Nothing wrong with trailer queens in Concours in my opinion. Surely, the winning car would be a car with delivery miles that’s been stored in a Carcoon. Isn’t Concours about finding the nearest car to that?

Concours cars as Robbie has said wouldnt “ideally” have any mileage so points are not scored in concours events and would of course necessitate the transportation of the vehicle to the event by some other means, other competitions such as Best Kept, mileage adjustment is made for the use the vehicle has had over it’s life span and credit given.


I just don’t get the whole cocours thing

My take on a motor car is that you buy it to drive it, not park it in a Carcoon from day one in the hope that in 20 years time it will be a concours winner, what is the point of doing that?
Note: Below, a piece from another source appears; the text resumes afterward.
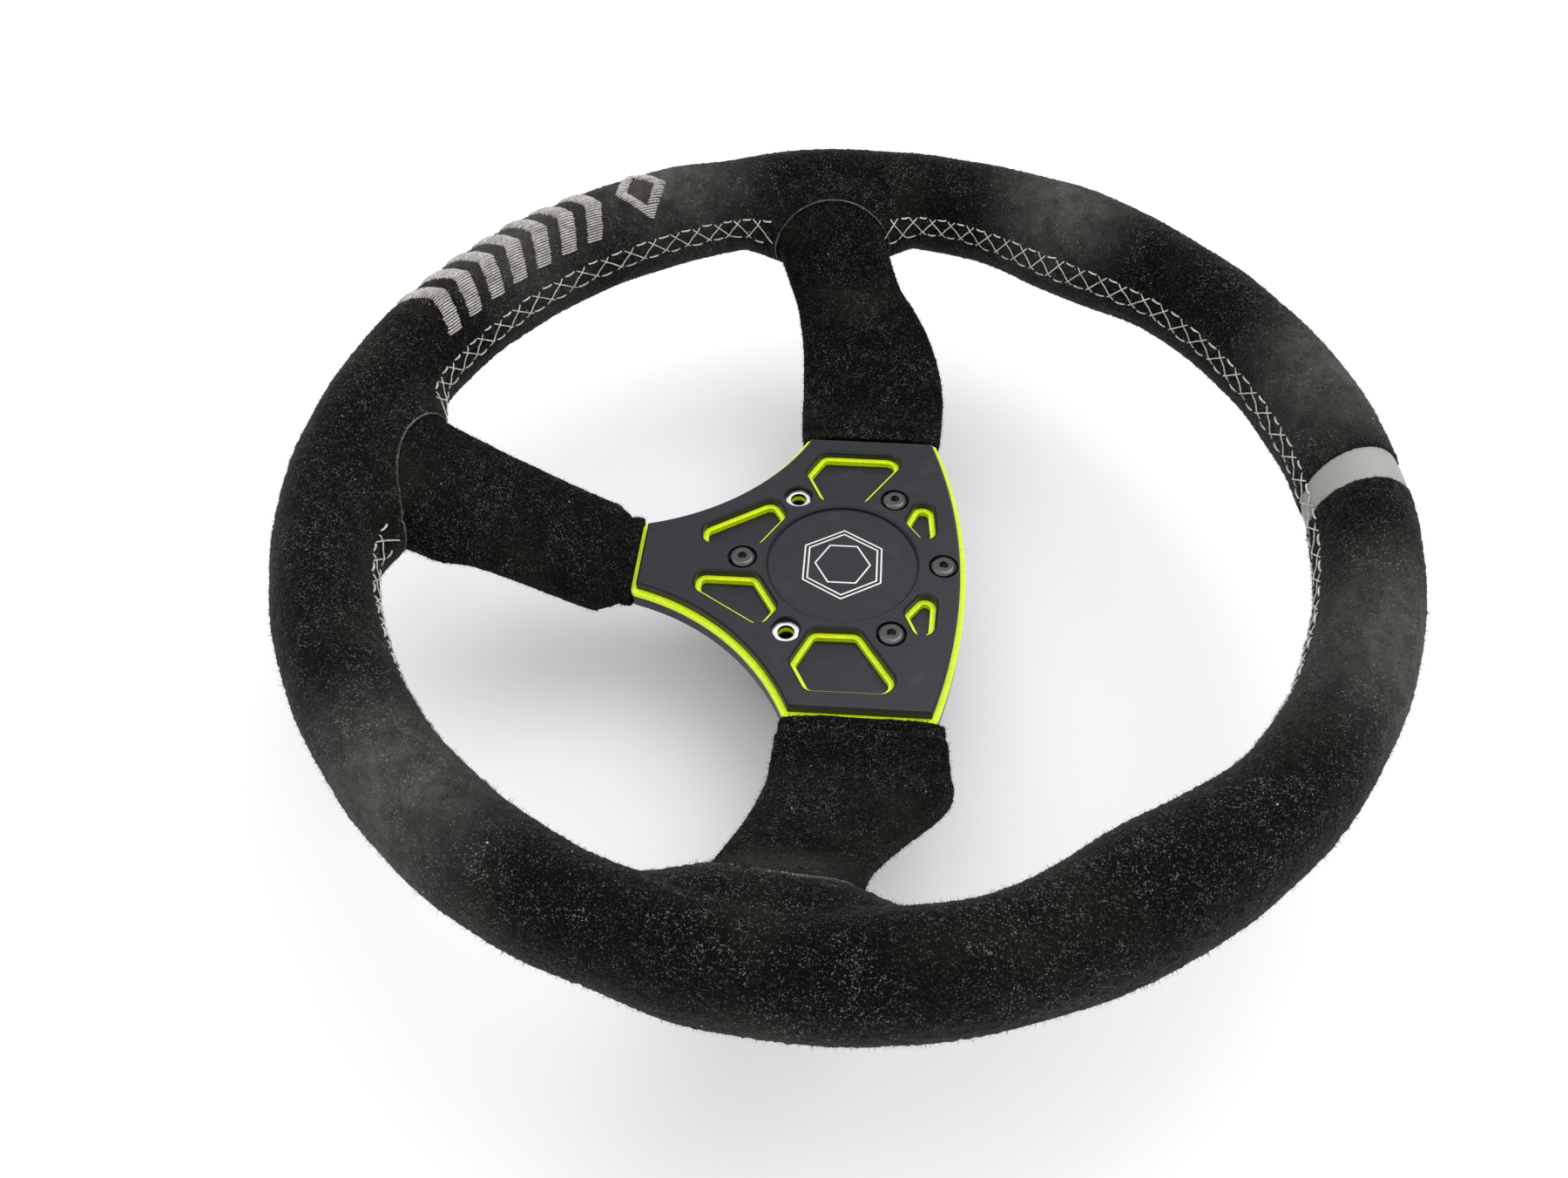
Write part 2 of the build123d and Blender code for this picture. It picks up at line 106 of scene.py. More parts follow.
# ---- Grip ----
GRIP_COLUMNS = 1120
GRIP_ROWS = 120
THUMB_REST_ANGLES = (32, 148)
THUMB_REST_HALF_SPAN = 19
THUMB_REST_RISE = 5.5
WAIST_ANGLES = (-18, -162)
WAIST_HALF_SPAN = 9
WAIST_DEPTH = 1.2
SEAM_ANGLE = 182
SEAM_HALF_WIDTH = 2.6
SEAM_DEPTH = 0.6
BAND_CENTRE = 90
BAND_HALF_SPAN = 2.14
BAND_RECESS = 0.7
BAND_CROWN = 0.25
BAND_TUCK = 0.4
# The suede's rolled edges at the band: how far they reach in degrees, and how deep they turn in.
EDGE_ROLL = 0.5
EDGE_TUCK = EDGE_ROLL / 3
EDGE_DEPTH = 1.5
WAVE_DEPTH = 0.11
GRIP_GRAIN = 0.13

# ---- Spoke sleeves ----
BEND_RADIUS = 82
BEND_SOFTNESS = 6
SLEEVE_HALF_THICKNESS = 6.8
SLEEVE_CROWN = 0.9
SLEEVE_COLUMNS = 150
SLEEVE_ROW_PITCH = 0.9
SLEEVE_GRAIN = 0.11
HEM_WIDTH = 4.5
# How much narrower a hem is than its sleeve, on each side.
HEM_STEP = {"right": 1.5, "left": 1.5, "lower": 5}
# Rings of a hem, from its turned-in edge: distance from the start, how far in from the hem's sides,
# how far in from its faces, and how square the ring is.
HEM_RINGS = (
    (3, 6, 4.5, 4), (2, 2.6, 3.0, 5), (0.3, 1.2, 1.9, 5), (0, 0.4, 1.2, 5), (0.6, 0, 0.7, 5),
    (HEM_WIDTH - 1, 0, 0.7, 5), (HEM_WIDTH, 0.3, 0.9, 5), (HEM_WIDTH + 1.5, -0.7, 0.1, 5),
)
HEM_BLEND = 5
HEM_BLEND_POWER = 4.5
# How square a sleeve's section is at the hub and at the grip, and where it changes.
SLEEVE_POWER = (3.6, 2.7)
SLEEVE_POWER_SPAN = (96, 128)

# Stations along a spoke: distance from the axis, then the lowest and highest point across it. The
# left and right sleeves differ a little.
STATIONS = {
    "right": ((82, -18.8, 37), (88, -19, 37.4), (96, -20.3, 32.6), (104, -22, 25.8),
              (112, -24.4, 19.8), (120, -27.5, 14.6), (128, -30.5, 11.8)),
    "left": ((82, -19.5, 35.5), (88, -19.5, 35.5), (96, -20, 34.2), (104, -20.6, 31.6),
             (112, -22, 27.8), (120, -24, 22.6), (128, -27.5, 16.5)),
    "lower": ((84, -23.8, 20.8), (96, -24.4, 20.6), (108, -25.3, 20.8), (120, -26.5, 22),
              (130, -27.7, 25.4)),
}

# Where each sleeve ends on the grip: an oval, by its centre and half size in rim and section angle.
# The rings under its edge are given as a share of the way out, with how far they stand off.
JOINTS = {
    "right": (-4.7, 9.4, 200, 47),
    "left": (184.7, 9.4, 200, 47),
    "lower": (-89.5, 10.6, 200, 45),
}
JOINT_POWER = 2.2
JOINT_RINGS = ((0.93, -0.4), (0.985, -1.7))
JOINT_STEP = 1.6
JOINT_STEP_SPAN = (0.93, 0.99)
RAW_EDGE_RADIUS = 0.38
RAW_EDGE_UNEVEN = 0.1
RAW_EDGE_WANDER = 0.006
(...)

Just imagine a 21 year old MX5 with no miles on the clock, who the hell has enjoyed the driving experience in that show queen…nah, not for me…


I wouldnt think there were any Brand new concours cars around Geoff, they are all fully restored to be new with new parts, so that 5 may have been enjoyed at some point in it’s life, bit like your Fergy’s is it not Wink



If it only has delivery miles on the clock and has been stored for x number of years then it would obviously be undrivable without a lot of work.  Tyres would be rotting, oils/fluids would need to be changed, belts and hoses would be stiff and, the big one, it would not have a MOT!  Plus the owner would have never had the pleasure of driving it.  Fair enough - probably has a cupboard full of trophies but is that a fair return on his/her “investment”?
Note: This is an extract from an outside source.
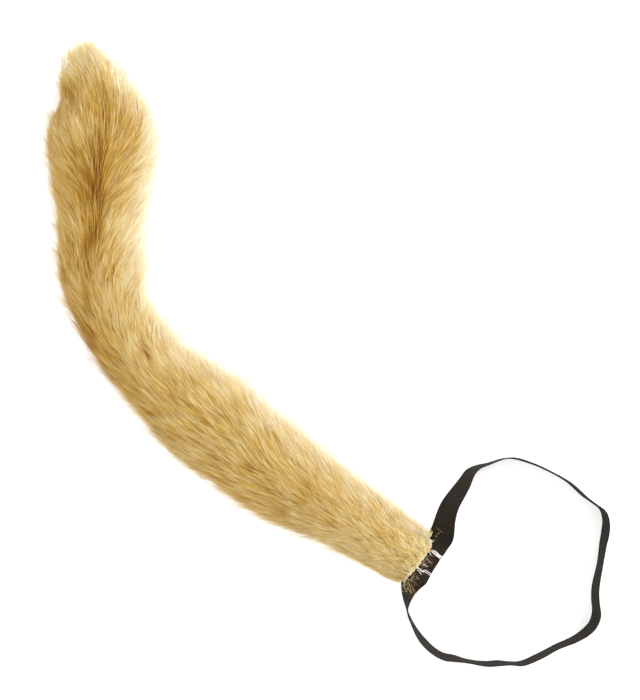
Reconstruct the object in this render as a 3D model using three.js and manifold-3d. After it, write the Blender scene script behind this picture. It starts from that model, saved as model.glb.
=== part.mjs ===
// A costume animal tail, lying on a flat surface: a stuffed tube of long-pile faux fur,
// sewn at its flattened end to a closed loop of black woven elastic that is worn round the waist.
// Millimetres, +Z up, with the surface it lies on at z = 0. Seen from above, +Y is up the page.
//
// The tail is one solid: a stuffed core, and the fur as locks fused to it. Its middle line is
// worked out from a table of headings, and its sections from shares of the fullest width.
// The elastic stands on its lower edge, leans into or out of the loop, and lies flat under the
// tail, where a tab of the fur's knitted backing is sewn down on it.

import * as THREE from "three";
import { mergeVertices } from "three/addons/utils/BufferGeometryUtils.js";
import Module from "manifold-3d";

// Driving sizes, in millimetres and degrees

const TAIL_LENGTH = 667; // along the middle line, from the sewn end to the tips of the last locks
const TAIL_WIDTH = 108; // across the fur where it is fullest
const ROOT_HEADING = 146.5; // the way the tail leaves its sewn end, counted from +X
const ROOT_THICKNESS = 15; // of the flattened, sewn end
const SQUASH = 3; // how much of the round core its own weight presses flat

const FUR_RISE = 12; // how far the locks stand off the stuffed core
const TIP_TUFT = 26; // how far the last locks reach past the end of the core
const LOCK_LENGTH = 54; // of a middling lock, along the tail
const LOCK_WIDTH = 22;
const LOCK_THICKNESS = 8;
const LOCK_SPACING = 31; // from one row of locks to the next
const LOCK_ROOT = 3; // how deep a lock starts under the skin of the core
const LOCK_OVERLAP = 0.82; // pitch of neighbouring locks in a row, a share of their width
const LOCK_UNEVEN = 0.36; // how much one lock's length differs from the next
const LOCK_SWING = 10; // degrees round the tail that a lock may wander on its way
const TUFT_LOCKS = [
  // Locks that close the round end: how many, how far back from it they start, how far in they lie.
  { count: 8, back: 24, sink: 9 },
  { count: 5, back: 14, sink: 17 },
];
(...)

different strokes and all that

I Agree

Yes, I LOVE to see concours cars of years ago, but cars are built to be driven. What would you rather see, an original moon lander that has never been used or one that has been to the moon and back (Yes I know that it’s impossible!) and is a little ragged but still in one piece?

Thought I would Google “Concours”

Often the competitiveness of a Concours d’Elegance forces restoration of a vehicle to surpass ‘mint’ condition. Mint condition would be the state of the vehicle when it originally left the factory. Concours-quality cars often are given upholstery, paint, plating, and mechanical restoration to a standard far exceeding that of the car when it was new.


Often Concours d’Elegance quality automobiles are not driven, except for short distances from their trailers to the show fields. They are not intended to be used as daily drivers and often, are not seen outside of museums or private collections. Even after driving only the short distance to the show field, the car is ‘staged’—errant bits of dirt or pebbles removed from the tire treads, bits of grass or mud wiped from the under-carriage. The vehicle is maintained constantly and dusted frequently to keep an absolutely flawless appearance while on display.

As the OP said, “What’s it all about” 


Eh? In concours competitions I am used to vehicles being marked down for being of a higher standard than original.

For example we recently did bare metal respray on a 1950s car, we used cellulose paint and the finish wasn’t perfect. It was incredibly good, but it wasn’t as good as a robot can get it in a factory with modern paints. It is possible for the paint to be mirror perfect, but in the 50s they simply couldn’t achieve that.

The same for people who clean the inside of an exhaust pipe. As it arrived at the dealer it would be new, and the outside of the exhaust would be clean, but it would have a small amount of black in the exhaust. If you clean the inside of the thing, it is not as it would leave the factory/dealer.

Cleaning parts which should not be cleaned should also be marks lost. It is lovely being able to see your face in the rocker cover, but if it was matt silver from the factory, that is concours.

To have a competition where originality is not the aim then you are just having a “best car” award, that is very different to a concours competition.

In concours, originality comes first, condition comes second. Otherwise you can modify the hell out of a car, and because it is all polished and cleaned a lot it will win - that doesn’t preserve a small number of cars that are completely as they left the factory for historical preservation.

Would I ever build, restore or buy a concours car? No. I don’t really believe in it, I believe that cars are a tool for a job, to be driven, and used. Some concours cars are driven regularly, but the simple reality is that if you want to win at the highest level you need to control when, where and how you drive your car, and thoroughly clean it after every run. That’s not the way I want to live my life or use my cars, but those that do are preserving a piece of history.

I guess this isn’t something that the club worries about much, because there is always another car along that has been in a garage its whole life and never modified, kept in a cocoon of sorts, but in a few years time that won’t be the case. I have seen 80s cars become more and more rare, with cars being broken and scrapped because they were cheap cars, that will come for 90s cars, and the MX5 is one car that probably will be seen as a classic in the future, so worth preserving a small number of examples for the historic value of them.

I agree very strongly with the club’s decision to include this at rallies though. It is a different discipline, and it may just encourage someone not to get a completely original factory spec car and stick a roll cage in it and rip out the interior. There’s loads of other cars you can do that to, which have already been modified. It should (I hope) drive up the price of very original cars and some will pay a lot of money to have a concours MX5 in their collection, perhaps in a few years time, but that point will come. 


My centiments exactly, the Club has a lot to learn IMHO, although not many members would have or wish a 5 in a permanent stored situation not wishing to use it, even on high summer days.

Even now Mk1 cars are extremely rare in a completely original condition, if they exist at all?


…which was a key point of the Club introducing this competition category, we should encourage a few people to preserve cars in original condition, and by definition a concours competition should help do that.  Thats not to take anything way from all the other 5s, clean, dirty, modified, driven or not driven, but having a small number as original as possible is surely no bad thing for a club of car enthusiasts.  I’m sure we have loads to learn about running a comp called concours, but we have made a start.


Thumbs upThumbs up

We all need to know what the playing field is and how level it is, I am sure lessons have been learned thus far.